Repeat exactly, please, the lines that begin at the start of the listing and end at the line holding "BASE_SCREW = (0.060, 0.009)".

___ Data

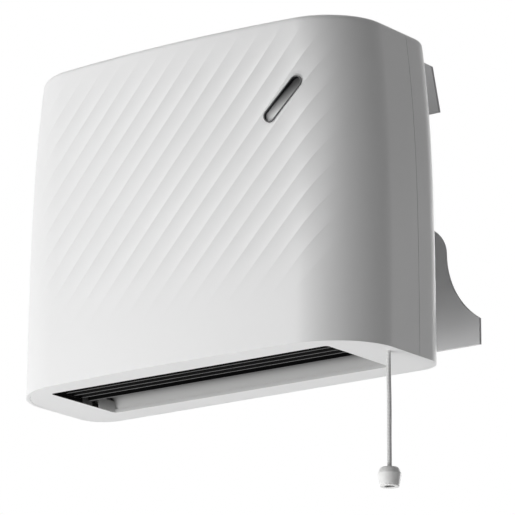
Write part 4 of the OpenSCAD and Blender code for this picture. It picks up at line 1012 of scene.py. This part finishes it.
class HEATER_OT_rear_cover(Operator):
    """Add the rear cover with its intake slots, pillars, lugs and holes"""

    bl_idname = "heater.rear_cover"
    bl_label = "Rear Cover"

    ARM_X, ARM_T, GAP = 0.075, 0.0025, 0.0002  # the wall plate's arms, and the gap round them
    HOOK_LOW, HOOK_HIGH = 0.172, 0.198  # heights of the slots for the hooks
    LUG = (0.008, 0.015, 0.014)  # width, depth and height
    LUG_END, LUG_EDGE = 0.001, 0.0004  # what the bore leaves of a lug, and the radius of its edges
    LOCK_Z, LOCK_IN = 0.062, 0.008  # height of a lug's bore, and its distance behind the casing
    CABLE = (-0.020, 0.213, 0.007)  # place and radius of the cable's hole
    BASE_SCREW = (0.060, 0.009)  # place of a hole for the base panel's screws

    def execute(self, context):
        shell = casing_wall("rear_shell", RearPath())
        cut(shell, self.cutters())
        round_edges(shell, CASING_EDGE)
        fittings = [self.pillar(x, z) for x, z in screw_places()] + [self.lug(side) for side in (-1, 1)]
        shell = joined("rear_shell_slotted", fittings + [shell])
        smooth(shell, CASING_SMOOTH)
        modify(shell, "WEIGHTED_NORMAL", keep_sharp=True)
        finish(shell, "casing_white", replaces=("rear_cover",))
        return {"FINISHED"}

    def cutters(self):
        """All slots and holes of the back as one object."""
        c, rear = settings("casing"), settings("rear")
        outer, inner = -c.stand_off + c.wall, -c.stand_off - 2 * c.wall
        deep = outer - inner
        parts = []
        for side in (-1, 1):
            lows = [rear.slot_low + k * rear.slot_pitch for k in range(rear.slot_rows)]
            near = rear.slot_strip / 2
            spans = [(near, near + rear.slot_length, low, low + rear.slot_height) for low in lows]
            spans.append((self.ARM_X - self.GAP, self.ARM_X + self.ARM_T + self.GAP, self.HOOK_LOW, self.HOOK_HIGH))
            for near, far, low, high in spans:
                xs = sorted((side * near, side * far))
                parts.append(box_at("slot", (xs[0], inner, BASE_Z + low), (xs[1], outer, BASE_Z + high)))
            parts.append(rod("hole", PASSING_R, deep, along_y(side * self.BASE_SCREW[0], inner, self.BASE_SCREW[1])))
        parts += [rod("hole", PASSING_R, deep, along_y(x, inner, z)) for x, z in screw_places()]
        parts.append(rod("hole", self.CABLE[2], deep, along_y(self.CABLE[0], inner, self.CABLE[1]), 48))
        return joined("rear cutters", parts)

    def pillar(self, x, z):
        """A tube inside the back that a cover screw passes through."""
        c = settings("casing")
        start = seam_line() - BOSS_GAP + self.GAP
        reach, hole = -c.stand_off - c.wall / 2 - start, PASSING_R
        profile = [(hole + HOLE_RIM, 0), (BOSS_R - RIM, 0), (BOSS_R, RIM), (BOSS_R, reach), (hole, reach),
                   (hole, HOLE_RIM)]
        return turned("pillar", profile, along_y(x, start, z), 32)

    def lug(self, side):
        """A block behind the casing, beside the plate's arm, that a locking screw cuts into."""
        c = settings("casing")
        near = self.ARM_X + self.ARM_T + self.GAP
        xs = sorted((side * near, side * (near + self.LUG[0])))
        low = (xs[0], -c.stand_off - c.wall / 2, BASE_Z + self.LOCK_Z - self.LUG[2] / 2)
        block = box_at("lug", low, (xs[1], -c.stand_off + self.LUG[1], low[2] + self.LUG[2]))
        reach = self.ARM_T + self.LUG[0] - self.LUG_END
        start = self.ARM_X if side > 0 else -self.ARM_X - reach
        cut(block, rod("bore", PILOT_R, reach, along_x(start, -c.stand_off + self.LOCK_IN, self.LOCK_Z)))
        return round_edges(block, self.LUG_EDGE)


class HEATER_OT_base(Operator):
    """Add the base panel, the louvre and the air deflector"""

    bl_idname = "heater.base"
    bl_label = "Base and Outlet"

    POST = ((-0.121, -0.1040, 0.0003), (-0.1205, -0.0930, 0.0072))  # corners, with heights above the underside
    HALF, LIP = 0.121, 0.0004  # half the width of the outlet, and the thickness of a lip
    LIP_DEPTHS, LIP_HEIGHTS = (0.022, 0.0025), (0.0002, 0.0083)  # from the deflector's back and the underside
    LINED = 0.010  # how far behind the louvre the edges of the outlet are still black

    def execute(self, context):
        panel = dressed("base_panel", "base_panel_moulded", "casing_white", 0.0002)
        louvre = dressed("outlet_louvre", "outlet_louvre_moulded", "louvre_black", 0.0002)
        dressed("air_deflector", "air_deflector_moulded", "deflector_white", 0.0002)
        self.line_outlet(panel)
        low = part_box("outlet_louvre")[0].z
        # The slats' undersides get a paler grey copy of the black: painted highlight where light from below catches
        # them.
        repaint(louvre, "louvre_edge", lambda face: face.normal.z < -0.7 and face.center.z < low + 0.001)
        self.add_lips()
        raise_up = Vector((0, 0, BASE_Z))
        post = soften(box_at("louvre_post", *[Vector(corner) + raise_up for corner in self.POST]), 0.0002)
        finish(post, "louvre_black", material=look("louvre_post"))
        return {"FINISHED"}

    def line_outlet(self, panel):
        """Gives the edges of the outlet the colour of what stands behind them."""
        louvre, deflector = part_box("outlet_louvre"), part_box("air_deflector")

        def in_outlet(face):
            x, y, _ = face.center
            return abs(x) < louvre[1].x and louvre[0].y < y < deflector[1].y and abs(face.normal.z) < 0.5

        repaint(panel, "louvre_black", in_outlet)
        repaint(panel, "deflector_white", lambda face: in_outlet(face) and face.center.y >= louvre[1].y + self.LINED)

    def add_lips(self):
        """Carries the deflector's closed ends down to the underside of the base."""
        back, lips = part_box("air_deflector")[1].y, []
        (front, rear), (low, high) = self.LIP_DEPTHS, self.LIP_HEIGHTS
        for side in (-1, 1):
            xs = sorted((side * self.HALF, side * (self.HALF - self.LIP)))
            lips.append(box_at("lip", (xs[0], back - front, BASE_Z + low), (xs[1], back - rear, BASE_Z + high)))
        finish(joined("deflector_lips", lips), "deflector_white")


class HEATER_OT_window(Operator):
    """Add the indicator window: rim, lens with painted shadow, board and lamps"""

    bl_idname = "heater.window"
    bl_label = "Indicator Window"

    def execute(self, context):
        dressed("window_bezel", "window_rim", "bezel_dark", 0.0002)
        dressed("window_lens", "window_lens_smoked", "lens_smoke", 0.0003, 3)
        dressed("indicator_board", "indicator_board_printed", "board_green", 0.0001)
        dressed("indicator_lamps", "indicator_lamps_domed", "lamp_amber", 0)
        return {"FINISHED"}


class HEATER_OT_wall_plate(Operator):
    """Add the wall plate, the screws and the grommet"""

    bl_idname = "heater.wall_plate"
    bl_label = "Wall Plate"

    def execute(self, context):
        dressed("wall_plate", "wall_plate_coated", "plate_grey", 0.0004)
        dressed("cover_screws", "cover_screws_plated", "zinc_steel", 0.0001)
        dressed("locking_screws", "locking_screws_plated", "zinc_steel", 0.0001)
        dressed("cable_grommet", "cable_grommet_rubber", "rubber_black", 0.0003)
        return {"FINISHED"}


# What lies inside the casing keeps its CAD form: the nodes of each finish
INNER = {
    "sheet_steel": ("fan_scroll", "fan_tongue", "fan_end_plate_left", "fan_end_plate_right"),
    "fan_alloy": ("fan_impeller",),
    "zinc_steel": ("fan_shaft", "fan_journal", "motor_screws", "lever_pin"),
    "bush_bronze": ("journal_bush", "motor_bushes"),
    "rubber_black": ("journal_grommet",),
    "stack_steel": ("motor_stack", "motor_rotor"),
    "winding_copper": ("motor_coil",),
    "bracket_alloy": ("motor_bracket_front", "motor_bracket_rear"),
    "mica_board": ("element_frame",),
    "ribbon_alloy": ("element_ribbons",),
    "ceramic_pale": ("thermal_cutout", "thermal_fuse"),
    "nylon_white": ("terminal_block", "cable_clamp", "switch_housing", "switch_cover", "switch_lever", "cord_plunger",
                    "inner_cord", "top_knot"),
    "screw_brass": ("terminal_screws",),
    "casing_white": ("cord_bush",),
}


class HEATER_OT_inside(Operator):
    """Give the fan, motor, element and switch their finishes"""

    bl_idname = "heater.inside"
    bl_label = "Inside"

    SPRING_FOOT, PULL = -0.116, 0.010  # height of the spring's fixed end, and the cord's travel

    def execute(self, context):
        for key, nodes in INNER.items():
            for node in nodes:
                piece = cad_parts[node]
                piece.data.materials.clear()
                piece.data.materials.append(look(key))
        self.add_spring()
        return {"FINISHED"}

    def add_spring(self):
        """The return spring, smooth shaded, with a mesh of its own."""
        spring = dressed("switch_spring", "return_spring", "zinc_steel", 0)
        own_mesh(spring)


# ---- Stage ----


def aimed_light(name, place, size, energy, at):
    """A square area light that faces a point."""
    select_only()
    bpy.ops.object.light_add(type="AREA", location=place)
    lamp = added(name)
    lamp.rotation_euler = (Vector(at) - Vector(place)).to_track_quat("-Z", "Y").to_euler()
    lamp.data.shape = "SQUARE"
    lamp.data.size = size
    lamp.data.energy = energy
    return lamp


class HEATER_OT_stage(Operator):
    """Add the floor, the soft lights and the white surroundings"""

    bl_idname = "heater.stage"
    bl_label = "Stage"

    FLOOR = -1.6  # height
    # Name, angle to the right and elevation, distance, size and energy
    LAMPS = (("Key low", -40, 20, 3.2, 2.4, 24), ("Key high", -65, 45, 3.2, 2.4, 34.4),
             ("Back", -180, 0, 2.4, 1.6, 17.3), ("Rear corner", 160, 0, 2.4, 1.6, 4),
             ("Under", -30, -55, 1.7, 1.2, 22.8), ("Front low", 0, -40, 2.2, 1.0, 9.6))

    def execute(self, context):
        middle = casing_middle()
        for name, azimuth, elevation, distance, size, energy in self.LAMPS:
            way = way_out(math.radians(azimuth), math.radians(elevation))
            aimed_light(name, middle + way * distance, size, energy, middle)
        self.floor()
        self.surroundings(context)
        return {"FINISHED"}

    def floor(self):
        """A pale floor that looks paler than it is lit, and keeps its shadow."""
        select_only()
        bpy.ops.mesh.primitive_plane_add(size=40, location=(0, 0, self.FLOOR))
        floor = place_mesh(added("floor"))
        material = look("floor")
        tree = material.node_tree
        out, shader = (next(n for n in tree.nodes if n.bl_idname == kind)
                       for kind in ("ShaderNodeOutputMaterial", "ShaderNodeBsdfPrincipled"))
        seen = add_node(tree, "LightPath").outputs["Is Camera Ray"]
        glow = add_node(tree, "Math", {0: seen, 1: settings("stage").floor_glow}, operation="MULTIPLY")
        light = add_node(tree, "Emission", {"Strength": glow.outputs["Value"]})
        both = add_node(tree, "AddShader", {0: shader.outputs["BSDF"], 1: light.outputs["Emission"]})
        tree.links.new(both.outputs["Shader"], out.inputs["Surface"])
        floor.data.materials.append(material)

    def surroundings(self, context):
        """White to the eye and in reflections, and a soft fill on everything else."""
        world = bpy.data.worlds.new("Surroundings")
        context.scene.world = world
        tree = cleared(world)
        ray = add_node(tree, "LightPath").outputs
        seen = ray["Is Camera Ray"]
        for kind in ("Is Glossy Ray", "Is Transmission Ray"):
            seen = add_node(tree, "Math", {0: seen, 1: ray[kind]}, operation="MAXIMUM").outputs["Value"]
        strength = add_node(tree, "MapRange", {"Value": seen, "To Min": settings("stage").fill, "To Max": 1})
        light = add_node(tree, "Background", {"Color": (1, 1, 1, 1), "Strength": strength.outputs["Result"]})
        add_node(tree, "OutputWorld", {"Surface": light.outputs["Background"]})
        context.scene.view_settings.view_transform = "Standard"


# ---- Panel and registration ----

STEPS = (HEATER_OT_camera, HEATER_OT_pull_cord, HEATER_OT_front_cover, HEATER_OT_rear_cover, HEATER_OT_base,
         HEATER_OT_window, HEATER_OT_wall_plate, HEATER_OT_inside, HEATER_OT_stage)


class HEATER_PT_panel(Panel):
    """Sizes, colours and steps of the fan heater"""

    bl_idname = "HEATER_PT_panel"
    bl_label = "Fan Heater"
    bl_space_type = "VIEW_3D"
    bl_region_type = "UI"
    bl_category = "Fan Heater"

    def draw(self, context):
        for group in GROUPS:
            box = self.layout.box()
            values = getattr(context.scene, group)
            for key in values.bl_rna.properties.keys():
                if key not in ("rna_type", "name"):
                    box.prop(values, key)
        for step in STEPS:
            self.layout.operator(step.bl_idname)


def register():
    for kind in (*GROUPS.values(), *STEPS, HEATER_PT_panel):
        bpy.utils.register_class(kind)
    for name, kind in GROUPS.items():
        setattr(bpy.types.Scene, name, PointerProperty(type=kind))


def unregister():
    for name in GROUPS:
        delattr(bpy.types.Scene, name)
    for kind in reversed((*GROUPS.values(), *STEPS, HEATER_PT_panel)):
        bpy.utils.unregister_class(kind)


def main():
    """Builds everything in order."""
    register()
    for step in STEPS:
        group, name = step.bl_idname.split(".")
        getattr(getattr(bpy.ops, group), name)()


if __name__ == "__main__":
    main()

______

#### Exercise answer
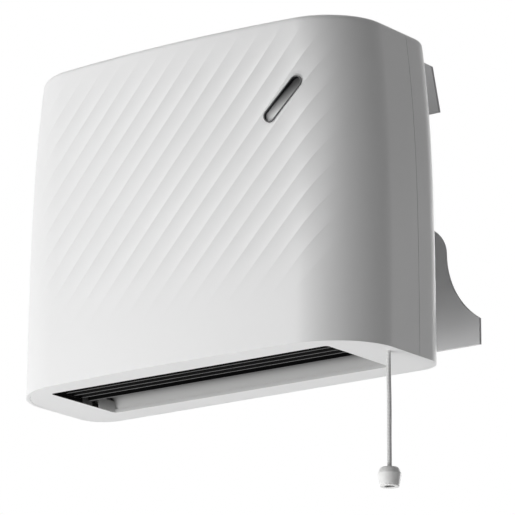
Write part 4 of the OpenSCAD and Blender code for this picture. It picks up at line 1012 of scene.py. This part finishes it.
class HEATER_OT_rear_cover(Operator):
    """Add the rear cover with its intake slots, pillars, lugs and holes"""

    bl_idname = "heater.rear_cover"
    bl_label = "Rear Cover"

    ARM_X, ARM_T, GAP = 0.075, 0.0025, 0.0002  # the wall plate's arms, and the gap round them
    HOOK_LOW, HOOK_HIGH = 0.172, 0.198  # heights of the slots for the hooks
    LUG = (0.008, 0.015, 0.014)  # width, depth and height
    LUG_END, LUG_EDGE = 0.001, 0.0004  # what the bore leaves of a lug, and the radius of its edges
    LOCK_Z, LOCK_IN = 0.062, 0.008  # height of a lug's bore, and its distance behind the casing
    CABLE = (-0.020, 0.213, 0.007)  # place and radius of the cable's hole
    BASE_SCREW = (0.060, 0.009)  # place of a hole for the base panel's screws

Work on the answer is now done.